>> Begin Data section

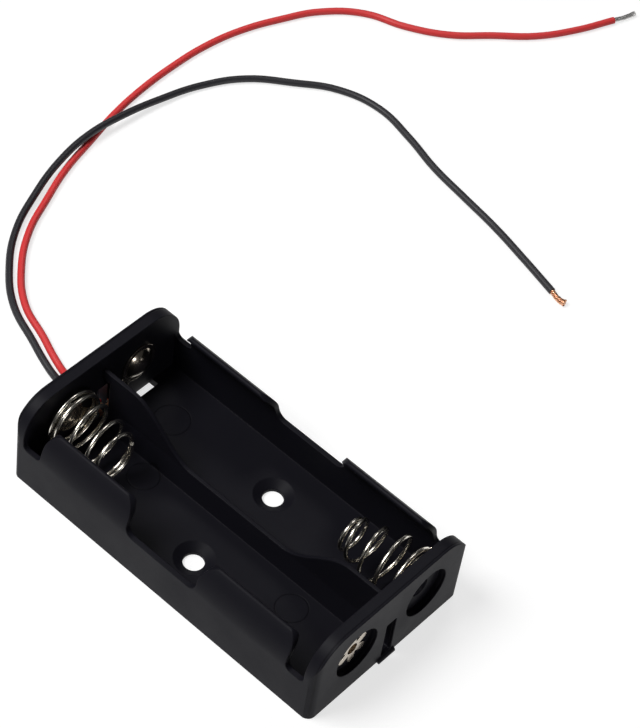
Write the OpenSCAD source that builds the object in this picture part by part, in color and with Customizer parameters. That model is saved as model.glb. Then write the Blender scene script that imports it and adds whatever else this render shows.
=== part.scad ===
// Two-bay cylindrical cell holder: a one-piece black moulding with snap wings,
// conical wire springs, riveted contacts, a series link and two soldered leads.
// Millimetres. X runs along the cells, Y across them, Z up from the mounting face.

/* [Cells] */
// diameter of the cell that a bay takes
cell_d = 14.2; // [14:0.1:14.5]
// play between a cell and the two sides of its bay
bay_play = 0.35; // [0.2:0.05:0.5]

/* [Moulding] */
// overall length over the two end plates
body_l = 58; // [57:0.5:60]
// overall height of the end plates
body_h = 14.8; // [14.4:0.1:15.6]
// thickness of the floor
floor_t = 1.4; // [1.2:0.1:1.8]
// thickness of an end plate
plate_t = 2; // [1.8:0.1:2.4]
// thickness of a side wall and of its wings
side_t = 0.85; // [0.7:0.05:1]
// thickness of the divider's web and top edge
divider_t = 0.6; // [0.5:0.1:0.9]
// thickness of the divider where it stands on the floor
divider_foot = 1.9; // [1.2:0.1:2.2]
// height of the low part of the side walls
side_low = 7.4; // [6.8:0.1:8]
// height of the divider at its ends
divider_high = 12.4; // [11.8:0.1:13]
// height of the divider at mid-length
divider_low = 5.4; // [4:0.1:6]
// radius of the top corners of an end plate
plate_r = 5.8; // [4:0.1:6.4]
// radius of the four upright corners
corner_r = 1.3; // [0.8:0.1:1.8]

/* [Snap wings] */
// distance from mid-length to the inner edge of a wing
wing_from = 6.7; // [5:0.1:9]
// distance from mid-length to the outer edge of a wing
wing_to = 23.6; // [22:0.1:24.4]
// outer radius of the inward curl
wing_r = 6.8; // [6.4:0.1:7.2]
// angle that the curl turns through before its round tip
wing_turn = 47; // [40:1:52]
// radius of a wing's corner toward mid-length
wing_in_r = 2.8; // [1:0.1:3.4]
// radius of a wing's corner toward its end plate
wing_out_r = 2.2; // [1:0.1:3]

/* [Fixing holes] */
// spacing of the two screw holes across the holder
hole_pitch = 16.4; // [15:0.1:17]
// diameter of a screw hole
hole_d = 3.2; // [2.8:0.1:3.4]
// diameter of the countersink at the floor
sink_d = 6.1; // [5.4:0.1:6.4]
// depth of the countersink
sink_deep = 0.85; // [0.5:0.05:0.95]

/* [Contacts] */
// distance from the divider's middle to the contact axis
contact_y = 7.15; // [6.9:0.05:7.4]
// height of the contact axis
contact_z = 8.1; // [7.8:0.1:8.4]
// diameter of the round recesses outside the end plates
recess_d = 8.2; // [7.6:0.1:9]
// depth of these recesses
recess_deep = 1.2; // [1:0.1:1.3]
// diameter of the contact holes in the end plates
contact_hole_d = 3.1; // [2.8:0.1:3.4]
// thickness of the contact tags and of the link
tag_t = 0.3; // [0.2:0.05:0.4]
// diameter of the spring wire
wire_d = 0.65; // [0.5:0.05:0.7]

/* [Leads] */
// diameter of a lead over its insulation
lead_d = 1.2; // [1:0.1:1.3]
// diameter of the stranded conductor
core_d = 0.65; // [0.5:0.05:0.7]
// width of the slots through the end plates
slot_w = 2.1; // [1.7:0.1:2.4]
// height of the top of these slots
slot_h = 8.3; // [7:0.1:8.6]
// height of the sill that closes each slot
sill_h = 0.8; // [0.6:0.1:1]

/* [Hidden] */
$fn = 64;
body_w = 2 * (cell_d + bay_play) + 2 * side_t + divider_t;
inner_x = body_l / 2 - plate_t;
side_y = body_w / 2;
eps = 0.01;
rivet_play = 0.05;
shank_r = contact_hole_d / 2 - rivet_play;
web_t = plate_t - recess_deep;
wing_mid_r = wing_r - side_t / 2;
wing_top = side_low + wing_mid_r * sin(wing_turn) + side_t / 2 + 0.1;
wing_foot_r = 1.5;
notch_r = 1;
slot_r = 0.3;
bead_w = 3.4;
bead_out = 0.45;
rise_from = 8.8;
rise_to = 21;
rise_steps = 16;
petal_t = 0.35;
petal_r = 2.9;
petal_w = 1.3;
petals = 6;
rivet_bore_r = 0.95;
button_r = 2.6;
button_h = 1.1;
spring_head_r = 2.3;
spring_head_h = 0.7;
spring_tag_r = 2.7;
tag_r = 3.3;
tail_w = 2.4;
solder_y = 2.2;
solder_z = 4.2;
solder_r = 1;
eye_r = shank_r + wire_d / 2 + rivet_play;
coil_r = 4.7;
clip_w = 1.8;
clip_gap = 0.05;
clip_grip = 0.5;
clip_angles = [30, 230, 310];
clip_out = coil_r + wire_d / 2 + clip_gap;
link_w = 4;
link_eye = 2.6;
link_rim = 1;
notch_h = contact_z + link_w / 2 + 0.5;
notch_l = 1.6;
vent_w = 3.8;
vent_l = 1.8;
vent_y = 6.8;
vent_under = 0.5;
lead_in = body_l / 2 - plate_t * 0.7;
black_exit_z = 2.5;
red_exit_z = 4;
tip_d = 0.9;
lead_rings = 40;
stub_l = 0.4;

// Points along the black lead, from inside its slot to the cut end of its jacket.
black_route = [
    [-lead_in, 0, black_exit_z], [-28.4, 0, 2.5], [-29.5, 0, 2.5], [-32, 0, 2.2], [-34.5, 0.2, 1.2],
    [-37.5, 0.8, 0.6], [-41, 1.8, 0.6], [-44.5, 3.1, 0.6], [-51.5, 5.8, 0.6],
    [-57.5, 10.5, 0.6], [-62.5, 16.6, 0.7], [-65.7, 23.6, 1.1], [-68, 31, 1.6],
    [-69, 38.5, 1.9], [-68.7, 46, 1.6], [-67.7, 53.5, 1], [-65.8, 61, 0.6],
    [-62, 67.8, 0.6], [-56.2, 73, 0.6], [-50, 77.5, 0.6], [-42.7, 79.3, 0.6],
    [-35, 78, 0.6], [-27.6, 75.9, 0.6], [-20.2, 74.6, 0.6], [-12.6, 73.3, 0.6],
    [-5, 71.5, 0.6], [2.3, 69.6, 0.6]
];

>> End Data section

** Exercise **
Copy the lines from the start of the data verbatim, stopping after the line containing "corner_r = 1.3; // [0.8:0.1:1.8]".

** Exercise output **
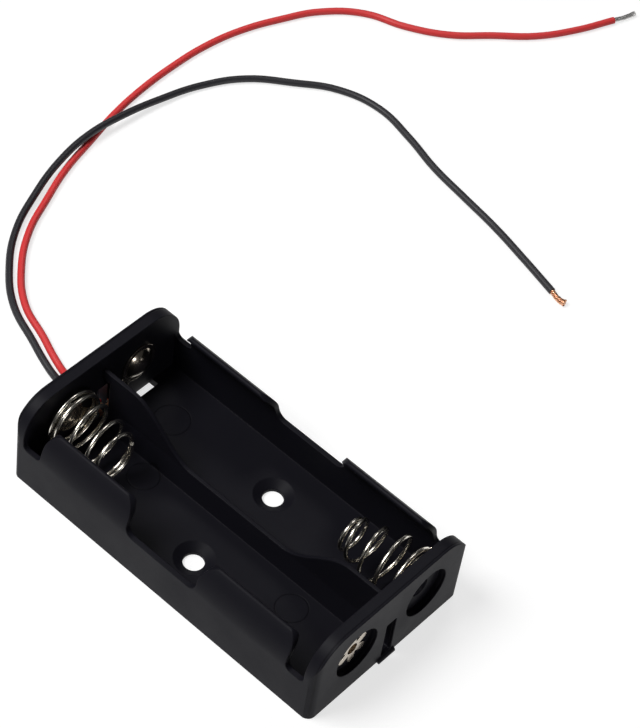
Write the OpenSCAD source that builds the object in this picture part by part, in color and with Customizer parameters. That model is saved as model.glb. Then write the Blender scene script that imports it and adds whatever else this render shows.
=== part.scad ===
// Two-bay cylindrical cell holder: a one-piece black moulding with snap wings,
// conical wire springs, riveted contacts, a series link and two soldered leads.
// Millimetres. X runs along the cells, Y across them, Z up from the mounting face.

/* [Cells] */
// diameter of the cell that a bay takes
cell_d = 14.2; // [14:0.1:14.5]
// play between a cell and the two sides of its bay
bay_play = 0.35; // [0.2:0.05:0.5]

/* [Moulding] */
// overall length over the two end plates
body_l = 58; // [57:0.5:60]
// overall height of the end plates
body_h = 14.8; // [14.4:0.1:15.6]
// thickness of the floor
floor_t = 1.4; // [1.2:0.1:1.8]
// thickness of an end plate
plate_t = 2; // [1.8:0.1:2.4]
// thickness of a side wall and of its wings
side_t = 0.85; // [0.7:0.05:1]
// thickness of the divider's web and top edge
divider_t = 0.6; // [0.5:0.1:0.9]
// thickness of the divider where it stands on the floor
divider_foot = 1.9; // [1.2:0.1:2.2]
// height of the low part of the side walls
side_low = 7.4; // [6.8:0.1:8]
// height of the divider at its ends
divider_high = 12.4; // [11.8:0.1:13]
// height of the divider at mid-length
divider_low = 5.4; // [4:0.1:6]
// radius of the top corners of an end plate
plate_r = 5.8; // [4:0.1:6.4]
// radius of the four upright corners
corner_r = 1.3; // [0.8:0.1:1.8]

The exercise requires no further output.